Entrusted with the chief Executive power of the Nation by Republican ballots, he professed upon his accession to office the most entire devotion to the principles of the party; but he had, with a baseness hardly to be exaggerated, repudiated his professions, deserted the friends who had confided in him, and made an alliance with those who had been the bitterest foes of the Union in the bloody struggle which had just closed.
In the outraged and resentful minds of those who had sustained the Union cause through its trials, the real offenses of the President were clearly seen, and bitterly denounced:--his hostility to the Fourteenth Amendment; his unwillingness to make citizenship National; his opposition to all efforts to secure the safety of the public debt, and the sacredness of the soldier's pension; his resistance to measures that would put the rebel debt beyond the possibility of being a burden upon the whole nation or even upon the people of the Southern States; his determination that freedmen should not be placed within the protection of Organic law; his eagerness to turn the Southern States over to the control of the rebel element, without condition and without restraint; his fixed hostility to every form of reconstruction that looked to national safety and the prevention of another rebellion; his opposition to every scheme that tended to equalize representation in Congress, North and South, and his persistent demand that the negro should be denied suffrage, yet be counted in the basis of apportionment; his treacherous and malignant conduct in connection with the atrocious massacre at New Orleans; his hostility to the growth of free States in the North-West, while he was constantly urging the instant re-admission of all the rebel States; his denial of a morsel of food to the suffering and starving negro and white Unionist of the South in their dire extremity, as shown by his veto of the Freedmen's-bureau Bill; his cruel attempt to exclude the colored man from the power to protect himself by law, in his shameless veto of the Civil Rights Bill; and last, and worst of all, his heartless abandonment of that Union-loving class of white men in the South who became the victims of rebel hatred, from which he had himself escaped only by the strength of the National arms.
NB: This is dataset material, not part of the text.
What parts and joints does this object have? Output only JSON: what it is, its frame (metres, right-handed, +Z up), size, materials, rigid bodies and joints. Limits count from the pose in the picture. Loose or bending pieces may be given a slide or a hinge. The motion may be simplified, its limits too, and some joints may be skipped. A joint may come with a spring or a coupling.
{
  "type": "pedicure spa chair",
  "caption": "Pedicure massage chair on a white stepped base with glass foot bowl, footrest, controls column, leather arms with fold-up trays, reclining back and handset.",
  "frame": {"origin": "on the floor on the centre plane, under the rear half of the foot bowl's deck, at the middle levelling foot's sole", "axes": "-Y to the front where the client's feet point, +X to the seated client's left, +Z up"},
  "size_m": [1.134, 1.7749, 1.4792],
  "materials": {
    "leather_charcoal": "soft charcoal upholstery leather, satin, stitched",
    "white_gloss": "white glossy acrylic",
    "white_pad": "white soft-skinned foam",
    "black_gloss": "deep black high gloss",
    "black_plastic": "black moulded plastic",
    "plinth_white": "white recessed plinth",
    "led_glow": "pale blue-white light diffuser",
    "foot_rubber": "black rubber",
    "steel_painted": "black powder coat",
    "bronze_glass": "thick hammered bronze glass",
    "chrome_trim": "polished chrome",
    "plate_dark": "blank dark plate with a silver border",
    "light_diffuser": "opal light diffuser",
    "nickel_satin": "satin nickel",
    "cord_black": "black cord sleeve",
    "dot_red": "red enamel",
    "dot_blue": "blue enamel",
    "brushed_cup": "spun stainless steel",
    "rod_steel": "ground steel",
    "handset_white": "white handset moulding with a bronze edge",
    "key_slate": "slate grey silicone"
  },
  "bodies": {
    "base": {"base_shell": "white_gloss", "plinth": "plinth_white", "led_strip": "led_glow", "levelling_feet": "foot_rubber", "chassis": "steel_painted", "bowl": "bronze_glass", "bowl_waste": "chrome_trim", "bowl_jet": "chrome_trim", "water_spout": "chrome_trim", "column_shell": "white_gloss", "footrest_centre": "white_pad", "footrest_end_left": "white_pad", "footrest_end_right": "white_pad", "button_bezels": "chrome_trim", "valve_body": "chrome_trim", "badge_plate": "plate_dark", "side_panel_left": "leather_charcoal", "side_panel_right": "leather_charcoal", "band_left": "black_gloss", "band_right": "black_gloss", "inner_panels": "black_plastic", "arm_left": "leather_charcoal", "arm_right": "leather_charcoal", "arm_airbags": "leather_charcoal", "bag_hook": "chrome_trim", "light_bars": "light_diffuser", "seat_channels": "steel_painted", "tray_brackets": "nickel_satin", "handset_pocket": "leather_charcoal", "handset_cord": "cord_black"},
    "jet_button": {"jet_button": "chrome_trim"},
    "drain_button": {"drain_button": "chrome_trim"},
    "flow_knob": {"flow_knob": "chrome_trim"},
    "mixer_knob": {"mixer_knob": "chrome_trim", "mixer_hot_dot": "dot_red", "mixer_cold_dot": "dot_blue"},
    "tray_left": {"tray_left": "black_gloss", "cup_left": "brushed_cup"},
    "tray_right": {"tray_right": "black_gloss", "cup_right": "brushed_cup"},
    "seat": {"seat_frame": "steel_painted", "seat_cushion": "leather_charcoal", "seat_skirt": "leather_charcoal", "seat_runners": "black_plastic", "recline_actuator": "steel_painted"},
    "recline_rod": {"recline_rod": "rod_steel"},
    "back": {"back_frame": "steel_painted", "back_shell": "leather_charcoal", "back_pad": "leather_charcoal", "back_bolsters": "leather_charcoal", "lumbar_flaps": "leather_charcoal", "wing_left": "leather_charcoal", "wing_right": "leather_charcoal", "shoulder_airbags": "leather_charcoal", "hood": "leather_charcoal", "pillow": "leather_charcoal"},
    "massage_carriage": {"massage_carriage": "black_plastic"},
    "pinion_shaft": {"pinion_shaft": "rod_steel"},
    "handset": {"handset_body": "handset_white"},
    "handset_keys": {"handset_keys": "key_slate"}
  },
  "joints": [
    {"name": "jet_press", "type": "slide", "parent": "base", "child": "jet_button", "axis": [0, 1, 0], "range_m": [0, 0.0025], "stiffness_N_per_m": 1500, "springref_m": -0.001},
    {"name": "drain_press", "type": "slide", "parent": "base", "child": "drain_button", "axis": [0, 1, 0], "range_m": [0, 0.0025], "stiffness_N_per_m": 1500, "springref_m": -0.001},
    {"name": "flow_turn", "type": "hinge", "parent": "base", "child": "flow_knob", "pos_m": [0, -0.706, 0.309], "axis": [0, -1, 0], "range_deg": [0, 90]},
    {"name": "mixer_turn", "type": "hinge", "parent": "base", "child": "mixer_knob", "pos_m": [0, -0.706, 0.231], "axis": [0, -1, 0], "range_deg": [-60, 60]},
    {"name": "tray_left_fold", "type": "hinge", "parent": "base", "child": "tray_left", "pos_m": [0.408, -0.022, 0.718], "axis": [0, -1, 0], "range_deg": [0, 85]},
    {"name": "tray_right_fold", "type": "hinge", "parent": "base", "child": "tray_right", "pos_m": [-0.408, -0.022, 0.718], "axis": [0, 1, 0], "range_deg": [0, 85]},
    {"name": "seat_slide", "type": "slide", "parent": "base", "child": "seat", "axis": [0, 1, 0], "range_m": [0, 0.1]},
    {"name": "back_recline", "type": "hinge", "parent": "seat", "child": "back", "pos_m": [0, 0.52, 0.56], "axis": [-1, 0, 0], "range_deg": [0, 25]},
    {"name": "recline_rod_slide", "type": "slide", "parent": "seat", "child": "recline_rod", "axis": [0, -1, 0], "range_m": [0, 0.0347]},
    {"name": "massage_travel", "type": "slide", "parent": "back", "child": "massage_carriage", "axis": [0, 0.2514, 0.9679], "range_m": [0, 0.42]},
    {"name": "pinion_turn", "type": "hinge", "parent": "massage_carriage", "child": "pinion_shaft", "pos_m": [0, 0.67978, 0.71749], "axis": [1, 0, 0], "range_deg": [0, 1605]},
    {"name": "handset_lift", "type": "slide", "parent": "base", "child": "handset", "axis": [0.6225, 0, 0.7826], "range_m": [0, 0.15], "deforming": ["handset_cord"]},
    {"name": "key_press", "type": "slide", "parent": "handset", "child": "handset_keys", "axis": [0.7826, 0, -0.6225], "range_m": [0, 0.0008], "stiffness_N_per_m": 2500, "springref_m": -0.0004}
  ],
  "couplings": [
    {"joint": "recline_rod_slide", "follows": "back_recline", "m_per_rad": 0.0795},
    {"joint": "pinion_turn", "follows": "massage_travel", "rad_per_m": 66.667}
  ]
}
In recounting all the acts which made up the roll of his political dishonor, Johnson had, in Republican opinion, committed none so hideous as his turning over the Southern Unionists to the vengeance of those who, as he well knew, were incapable of dealing with them in a spirit of justice, and who were unwilling to show mercy, even after they had themselves received it in quality that was not strained.
Could the President have been legally and constitutionally impeached for these offenses he should not have been allowed to hold his office for an hour beyond the time required for a fair trial.
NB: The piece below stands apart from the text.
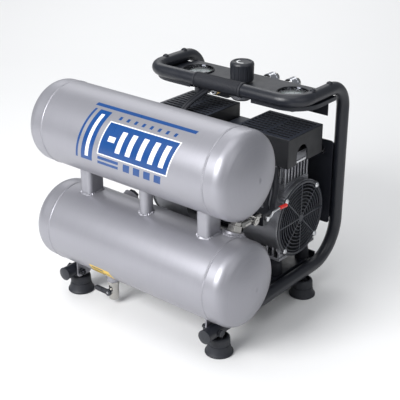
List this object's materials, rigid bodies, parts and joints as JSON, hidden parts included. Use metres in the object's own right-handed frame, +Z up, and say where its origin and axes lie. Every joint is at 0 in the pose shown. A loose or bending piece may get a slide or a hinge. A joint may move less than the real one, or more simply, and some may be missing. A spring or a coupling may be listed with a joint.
{
  "type": "air compressor",
  "caption": "Twin-stack oil-free air compressor: stacked tanks before a two-cylinder pump set in a bent tube frame with a console of gauges, regulator and quick couplers.",
  "frame": {"origin": "on the floor, under the middle of the whole machine", "axes": "+X to the operator's right along the tanks, +Y from the tanks towards the pump and its guard, +Z up"},
  "size_m": [0.5, 0.462, 0.448],
  "materials": {
    "tank_silver": "satin powder coat",
    "frame_black": "satin powder coat",
    "console_black": "fine textured powder coat",
    "black_plastic": "moulded, fine texture",
    "black_rubber": "matt",
    "cast_aluminium": "as cast, blasted",
    "machined_aluminium": "machined",
    "zinc_steel": "bright zinc plated",
    "black_steel": "black zinc",
    "chrome_plate": "polished",
    "nickel_brass": "nickel plated brass, satin",
    "yellow_brass": "turned brass",
    "steel": "ground steel",
    "laminated_steel": "varnished laminations",
    "dial_white": "printed dial",
    "needle_black": "painted",
    "clear_lens": "clear",
    "red_vinyl": "dipped vinyl"
  },
  "bodies": {
    "compressor_frame": {"upper_tank_barrel": "tank_silver", "lower_tank_barrel": "tank_silver", "tank_heads": "tank_silver", "tank_posts": "tank_silver", "tank_link_pipe": "tank_silver", "tank_lugs": "tank_silver", "tank_bosses": "tank_silver", "side_tubes": "frame_black", "handle_tube": "frame_black", "handle_grip": "black_rubber", "tube_plugs": "black_plastic", "base_tray": "frame_black", "rear_guard": "console_black", "dome_bolts": "black_steel", "hex_bolts": "black_steel", "rubber_feet": "black_rubber", "motor_shell": "black_plastic", "stator": "laminated_steel", "bearings": "steel", "crankcases": "cast_aluminium", "cylinders": "cast_aluminium", "valve_plates": "machined_aluminium", "cylinder_heads": "cast_aluminium", "fan_grilles": "black_plastic", "grille_screws": "zinc_steel", "rubber_mounts": "black_rubber", "shrouds": "black_plastic", "crossover_tube": "machined_aluminium", "middle_cover": "black_plastic", "console_plate": "console_black", "gauge_cases": "chrome_plate", "gauge_dials": "dial_white", "gauge_lenses": "clear_lens", "regulator_body": "cast_aluminium", "manifold": "machined_aluminium", "pressure_switch": "black_plastic", "safety_valve": "yellow_brass", "coupler_bodies": "nickel_brass", "check_valve": "nickel_brass", "isolating_valve_body": "black_plastic", "discharge_hoses": "black_rubber", "control_leads": "black_rubber", "drain_valve_body": "nickel_brass"},
    "rotor_set": {"rotor": "laminated_steel", "crankshaft": "steel", "fans": "black_plastic"},
    "left_piston": {"left_piston": "machined_aluminium"},
    "right_piston": {"right_piston": "machined_aluminium"},
    "drain_lever": {"drain_lever": "black_plastic", "drain_ball": "steel"},
    "isolating_lever": {"isolating_lever": "zinc_steel", "lever_sleeve": "red_vinyl"},
    "regulator_knob": {"regulator_knob": "black_plastic"},
    "regulator_spindle": {"regulator_spindle": "steel"},
    "left_gauge_needle": {"left_gauge_needle": "needle_black"},
    "right_gauge_needle": {"right_gauge_needle": "needle_black"},
    "left_coupler_sleeve": {"left_coupler_sleeve": "chrome_plate"},
    "right_coupler_sleeve": {"right_coupler_sleeve": "chrome_plate"},
    "rocker_switch": {"rocker_switch": "red_vinyl"},
    "safety_valve_ring": {"safety_valve_ring": "zinc_steel"}
  },
  "joints": [
    {"name": "motor_spin", "type": "hinge", "parent": "compressor_frame", "child": "rotor_set", "pos_m": [0, 0.113, 0.163], "axis": [1, 0, 0], "continuous": true},
    {"name": "left_piston_stroke", "type": "slide", "parent": "compressor_frame", "child": "left_piston", "axis": [0, 0, 1], "range_m": [0, 0.012]},
    {"name": "right_piston_stroke", "type": "slide", "parent": "compressor_frame", "child": "right_piston", "axis": [0, 0, 1], "range_m": [-0.012, 0]},
    {"name": "drain_lever_turn", "type": "hinge", "parent": "compressor_frame", "child": "drain_lever", "pos_m": [-0.088, -0.1622, 0.031], "axis": [0, 1, 0], "range_deg": [0, 90]},
    {"name": "isolating_lever_turn", "type": "hinge", "parent": "compressor_frame", "child": "isolating_lever", "pos_m": [0.1864, -0.034, 0.223], "axis": [1, 0, 0], "range_deg": [0, 90]},
    {"name": "regulator_knob_turn", "type": "hinge", "parent": "compressor_frame", "child": "regulator_knob", "pos_m": [0, 0.129, 0.41], "axis": [0, 0, -1], "range_deg": [0, 1080]},
    {"name": "regulator_spindle_feed", "type": "slide", "parent": "compressor_frame", "child": "regulator_spindle", "axis": [0, 0, -1], "range_m": [0, 0.0046]},
    {"name": "left_gauge_sweep", "type": "hinge", "parent": "compressor_frame", "child": "left_gauge_needle", "pos_m": [-0.117, 0.137, 0.398], "axis": [0, 0, -1], "range_deg": [0, 270], "stiffness_Nm_per_rad": 0.0005},
    {"name": "right_gauge_sweep", "type": "hinge", "parent": "compressor_frame", "child": "right_gauge_needle", "pos_m": [0.117, 0.137, 0.398], "axis": [0, 0, -1], "range_deg": [0, 270], "stiffness_Nm_per_rad": 0.0005},
    {"name": "left_coupler_release", "type": "slide", "parent": "compressor_frame", "child": "left_coupler_sleeve", "axis": [0, -1, 0], "range_m": [0, 0.0035], "stiffness_N_per_m": 800},
    {"name": "right_coupler_release", "type": "slide", "parent": "compressor_frame", "child": "right_coupler_sleeve", "axis": [0, -1, 0], "range_m": [0, 0.0035], "stiffness_N_per_m": 800},
    {"name": "power_rocker", "type": "hinge", "parent": "compressor_frame", "child": "rocker_switch", "pos_m": [-0.056, 0.1851, 0.379], "axis": [1, 0, 0], "range_deg": [0, 20]},
    {"name": "safety_ring_pull", "type": "slide", "parent": "compressor_frame", "child": "safety_valve_ring", "axis": [0, -1, 0], "range_m": [0, 0.004], "stiffness_N_per_m": 1500}
  ],
  "couplings": [
    {"joint": "regulator_spindle_feed", "follows": "regulator_knob_turn", "m_per_rad": 0.00023873}
  ]
}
But the Articles of Impeachment did not even refer to any charge of this kind, and a stranger to our history, in perusing them, could not possibly infer that behind the legal verbiage of the Articles there was in the minds of the representatives who presented them a deadly hostility to the President for offenses totally different from the technical violation of a statue, for which he was arraigned,--a statute that never ought to have been enacted, as was practically confessed by its framers, when, within less than a year after the Impeachment trial had closed, they modified its provisions by taking away their most offensive features.
The charges on which the House actually arraigned the President were in substance, that he had violated the Tenure-of-office Act; that he had conspired with Lorenzo Thomas to violate it; that he had consulted with General Emory to see whether, independent of the General-in-Chief, he could not issue orders to the army to aid him in his determination to violate it; and lastly, that he had spoken of Congress in such a manner as tended to bring a co-ordinate branch of the Government into "disgrace, ridicule, hatred, contempt, and reproach." The charge of conspiring with Lorenzo Thomas, as well as that in respect to General Emory, appeared in the end to be not only unsustained, but trivial.
The President had conspired in precisely the same way with General Sherman when he urged him to accept the post of Secretary of War as Mr.
Stanton's successor.

The charge that he had attempted to bring Congress into "disgrace, ridicule, hatred, contempt, and reproach," was laughingly answered in popular opinion, by the fact that he not been able to say half so many bitter things about Congress as Congress had said about him; and that, as the elections had shown, Congress had triumphed, and turned the popular contempt and ridicule against the President.

Besides, the offense charged against the President had been committed nearly two years before, and seemed to be recalled now for popular effect in the construction of the Articles of Impeachment.
This charge richly deserved the satire it received at the hands of Judge Curtis when he spoke of "the House of Representatives erecting itself into a school of manners, and desiring the judgment of the Senate whether the President has not been guilty of an indecorum; whether he has spoken properly ?".